Phylogenize error 1 in R code

Hi @Pablo_V, based on that I don’t think diversity should be a huge problem for you. For read depth I think you can use the “summarize” command in the “feature-table” plugin as described here. Let me know how that works! -p

Hi @pbradz,

One question, is --p-pctmin the same as --p-minimum?

Also, the median depth of my data is 35K reads. So I guess it’s not shallow, right?

Hi @Pablo_V, yes, for 16S data that should be plenty!

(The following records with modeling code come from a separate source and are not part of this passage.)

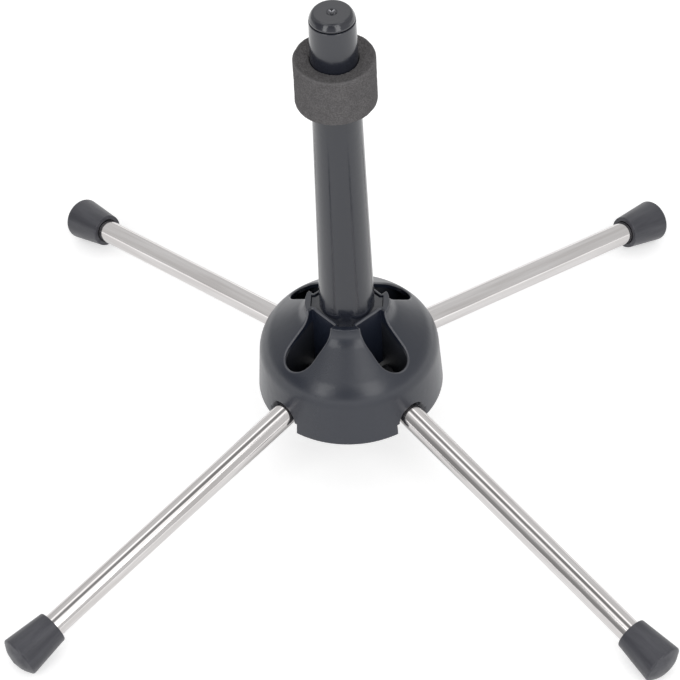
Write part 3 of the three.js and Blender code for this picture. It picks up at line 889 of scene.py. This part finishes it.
def mast_foot():
    """Keyed plug with soft edges, below a round spigot with a bore: rings of points from the bore's lower
    edge round the outside and back down the bore."""
    height = HUB_RIM + HUB_HEIGHT - PLUG_BELOW_COLLAR - MAST_FOOT_BOTTOM
    top = MAST_FOOT_TOP - MAST_FOOT_BOTTOM
    turn = np.arctan2(*keyed(-PLUG_PLAY).T[::-1])
    circle = np.stack([np.cos(turn), np.sin(turn)], -1)
    spigot = MAST_BOTTOM_RADIUS - MAST_WALL - MAST_SPIGOT_PLAY
    bore = spigot - MAST_SPIGOT_WALL
    rows = [(bore * circle, PLUG_EDGE), ((bore + PLUG_EDGE) * circle, 0)]
    edge = ((PLUG_EDGE, 0), (0.3 * PLUG_EDGE, 0.3 * PLUG_EDGE), (0, PLUG_EDGE))
    rows += [(keyed(-PLUG_PLAY - inset), level) for inset, level in edge]
    rows += [(keyed(-PLUG_PLAY - inset), height - level) for inset, level in edge[::-1]]
    rows += [(spigot * circle, height), (spigot * circle, top - MAST_SPIGOT_EDGE),
             ((spigot - MAST_SPIGOT_EDGE) * circle, top), (bore * circle, top)]
    return layered(rows) + (0, 0, MAST_FOOT_BOTTOM), grid_faces(len(rows), len(turn), ring=True)


def mast_pole():
    """Closed profile of the mast's tapered tube, from the middle of its bore down, round and back."""
    length = MAST_TOP - POLE_TOP_DROP - MAST_BOTTOM
    bore = MAST_BOTTOM_RADIUS - MAST_WALL
    profile = softened([
        (bore, length / 2), (bore, -POLE_BOTTOM_DROP), (MAST_BOTTOM_RADIUS, -POLE_BOTTOM_DROP),
        (MAST_TOP_RADIUS, length, 0.25), (MAST_TOP_RADIUS - MAST_WALL, length, 0.2), (bore, length / 2)], 5)
    profile[0, 0] = (MAST_BOTTOM_RADIUS + MAST_TOP_RADIUS) / 2 - MAST_WALL
    return profile[:-1] + (0, MAST_BOTTOM)


def cap_grid():
    """The cap: a turned plug with a sloped edge over a groove, on a stem. Its flat top has a shallow dish
    with the moulding gate's mark, two ridges in a V and four pits: each adds its height times
    exp(-(across / width)^2) between two distances out, and ends in soft steps. The ridges carry a painted
    highlight: a pale colour in place of the glints that they catch."""
    base = MAST_TOP - POLE_TOP_DROP + 0.02
    flat_rows, around = 46, 128
    middle = (CAP_RIM_RADIUS + CAP_FLAT_RADIUS) / 2 + 0.1, (CAP_EDGE + CAP_HEIGHT) / 2 + 0.1
    side = softened([
        (0, 0), (CAP_STEM_BORE, 0), (CAP_STEM_BORE, -CAP_STEM, 0.2), (CAP_STEM_RADIUS, -CAP_STEM, 0.3),
        (CAP_STEM_RADIUS, 0), (CAP_GROOVE_RADIUS, 0), (CAP_GROOVE_RADIUS, CAP_GROOVE),
        (CAP_RIM_RADIUS, CAP_GROOVE, 0.06), (CAP_RIM_RADIUS, CAP_EDGE, 0.3), (*middle, 3),
        (CAP_FLAT_RADIUS, CAP_HEIGHT, 1.2), (CAP_FLAT_RADIUS - 0.9, CAP_HEIGHT)], 6)
    flat = np.stack([np.linspace(CAP_FLAT_RADIUS - 1, 0, flat_rows), np.full(flat_rows, CAP_HEIGHT)], -1)
    profile = line_up(side, flat)
    grid = turned(profile, around)
    top = slice(len(profile) - flat_rows, len(profile))
    radius = np.hypot(grid[top, :, 0], grid[top, :, 1])
    turn = np.arctan2(grid[top, :, 1], grid[top, :, 0])

    def step(distance):
        """A soft step down from 1 to 0: 1 / (1 + exp(distance / blur))."""
        return 1 / (1 + np.exp(distance / GATE_BLUR))

    mark = -GATE_DISH * step(radius - GATE_DISH_RADIUS)
    painted_light = np.zeros(grid.shape[:2])
    for place, height, wide, near, far in GATE_MARK:
        out, across = radius * np.cos(turn - place), radius * np.sin(turn - place)
        shape = np.exp(-(across / wide) ** 2) * step(near - out) * step(out - far)
        mark += height * shape
        # Painted highlight on the raised ridges.
        painted_light[top] += shape * (height > 0)
    grid[top, :, 2] += mark
    return grid + (0, 0, base), grid_faces(len(profile), around), as_own(painted_light)


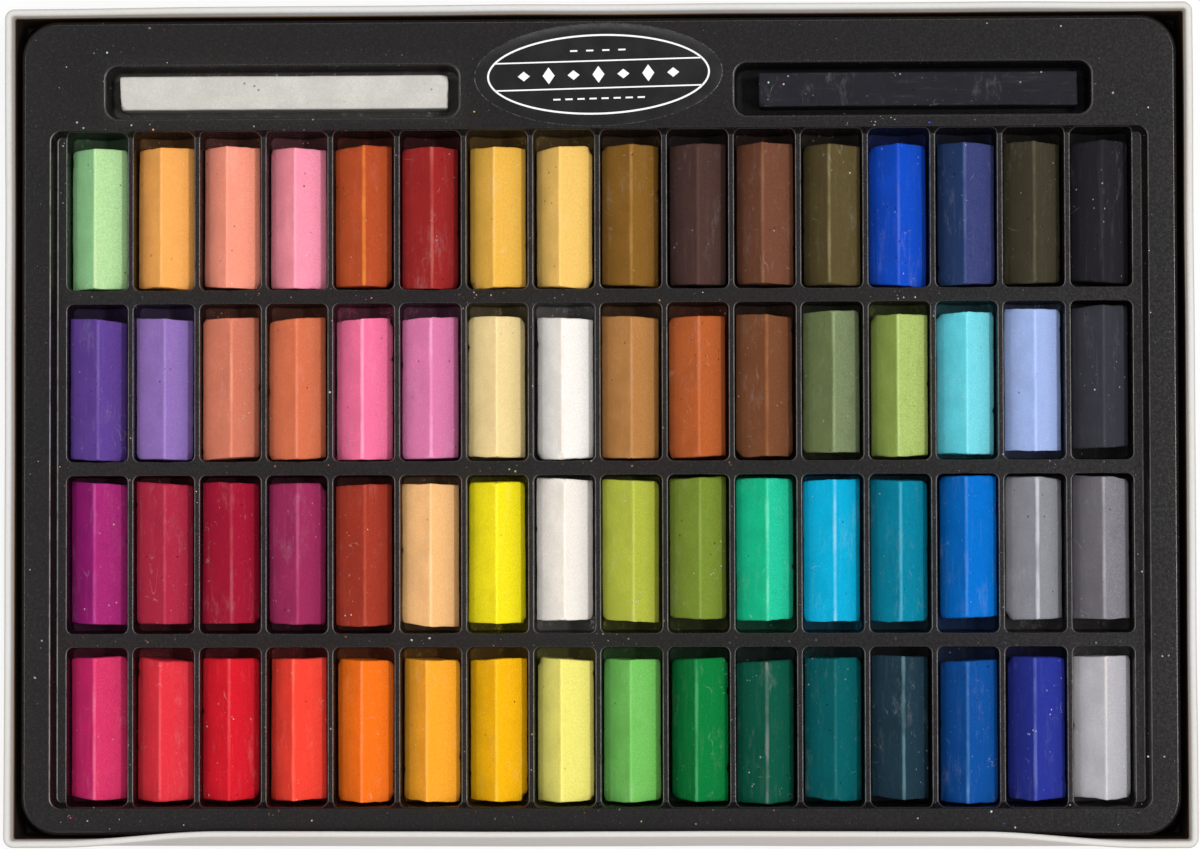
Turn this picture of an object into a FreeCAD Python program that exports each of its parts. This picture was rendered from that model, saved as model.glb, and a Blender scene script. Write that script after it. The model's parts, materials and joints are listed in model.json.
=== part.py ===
# Pastel set in an open paperboard tray. Millimetres, +Z up, origin under the middle of the tray.
# Seen from above, +X is to the right and +Y is the back, where the two long sticks lie.
import FreeCAD, Part

import math
import os

import Sketcher

Vector = FreeCAD.Vector
Rotation = FreeCAD.Rotation
Placement = FreeCAD.Placement

# Driving dimensions: alias, value.
SIZES = [
    # half sticks: square bars that stand on one edge
    ("stick_side", 10.25),
    ("stick_length", 35.2),
    ("stick_edge_radius", 0.4),
    ("stick_end_chamfer", 0.4),
    ("stick_roll", 45.0),
    # long sticks: square bars that lie flat
    ("long_stick_side", 8.4),
    ("white_stick_length", 82.0),
    ("black_stick_length", 79.0),
    ("long_stick_edge_radius", 0.4),
    ("long_stick_end_chamfer", 0.3),
    # black formed sheet, open below
    ("sheet_thickness", 0.6),
    ("insert_height", 17.2),
    ("insert_corner_radius", 9.2),
    ("skirt_spread", 0.5),
    ("rim_edge", 0.9),
    ("rim_side", 7.25),
    ("rim_front", 6.7),
    ("rim_back", 27.5),
    # flat flange round the foot of the skirt
    ("flange_side", 1.0),
    ("flange_end", 0.1),
    ("flange_corner_radius", 2.5),
    # sunk field that holds the wells
    ("field_drop", 3.3),
    ("field_wall_run", 1.35),
    ("field_side_margin", 2.35),
    ("field_end_margin", 0.4),
    ("field_corner_radius", 2.6),
    # wells of the half sticks: upright walls over a V groove
    ("rib_width", 1.5),
    ("bar_width", 3.6),
    ("well_side_clearance", 0.35),
    ("well_end_clearance", 2.05),
    ("well_corner_radius", 1.5),
    ("groove_floor_height", 1.2),
    ("groove_angle", 106.0),
    # wells of the long sticks
    ("long_well_depth", 10.6),
    ("long_well_side_clearance", 2.15),
    ("long_well_end_clearance", 3.0),
    ("long_well_corner_radius", 3.0),
    ("long_well_web", 3.25),
    # oval label between the long wells
    ("label_length", 62.0),
    ("label_width", 25.8),
    ("label_thickness", 0.12),
    ("label_side_margin", 3.5),
    ("label_web", 0.6),
    ("label_turn", 1.4),
    # white paperboard tray with walls folded over and turned in
    ("board_thickness", 0.5),
    ("fold_space", 0.8),
    ("fold_foot_gap", 0.3),
    ("tray_height", 21.5),
    ("tray_corner_radius", 2.4),
    ("tray_clearance", 0.3),
    # small gaps where one piece stands on another
    ("insert_seat_gap", 0.1),
    ("stick_seat_gap", 0.15),
    # how far a cutting or joining form runs past the face that it meets
    ("overrun", 2.0),
]

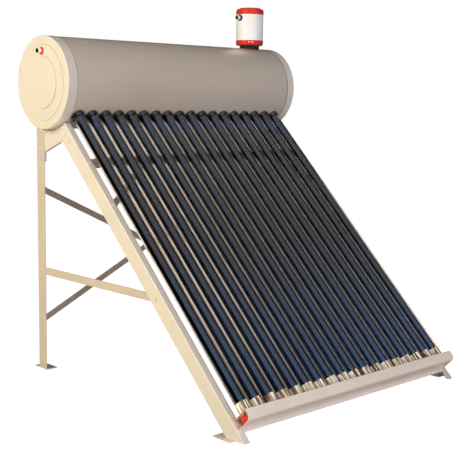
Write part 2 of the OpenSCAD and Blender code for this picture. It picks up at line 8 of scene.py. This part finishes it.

--p-pctmin and --p-minimum actually do pretty different things. The --p-pctmin parameter filters out trees without a certain number of species observed, while the --p-minimum parameter filters out genes that are nearly always present or absent. Specifically, if you set --p-minimum 3, then in order to be tested, any gene needs to be absent in at least 3 species and present in at least 3 species. The reason is that if a gene is near-universally present or absent, then we wouldn’t have enough power to detect an association anyway. Make sense?

Hi @pbradz,

I have successfully run phylogenize! thanks a lot for your help.

However, I am still unsure on the interpretation of the results. What is the meaning of negative prevalence in the figures attached? And what is the unit of the y axis?

And regarding the phylogenetic tree, does the highlighted result mean that Paenibacillus is prevalent in 98% of the samples in this specific environment?

Screenshot 2020-05-23 at 23.12.58

Thanks in advance!

Cheers,
Pablo

Hi @Pablo_V, great to hear it!

Good question. The prevalence density plots are actually on a logit scale on the x axis. Prevalence is essentially a probability (from 0 to 1) so to do the regression, phylogenize applies a logit transformation so that they look more like a normal distribution. To get the original prevalences, you apply the inverse logit, exp(x) / (exp(x) + 1). So, a value of -2.5 would equal (exp(-2.5) / (exp(-2.5) + 1)), or around 0.08.

These are density plots, like a continuous version of a histogram, so the y axis is density. I think the best way to think about it is that the area under the curve between two points on the x axis gives you the proportion of species that were in that prevalence range. In this case the graph is telling you that most but not all of the Proteobacteria were low-prevalence, at or near the limit of detection (which is based on the number of samples you have).

And yes, in this example, this Paenibacillus species was estimated to have a prevalence of 98.7% in the environment you selected. This could actually mean it was always detected: phylogenize uses pseudocounts to avoid values of 100% or 0%. This is for two related reasons: 1. those values are infinite after transformation and 2. it would probably be overconfident to say that a microbe is “always” or “never” detected. So phylogenize both uses and reports slightly moderated estimates of prevalence.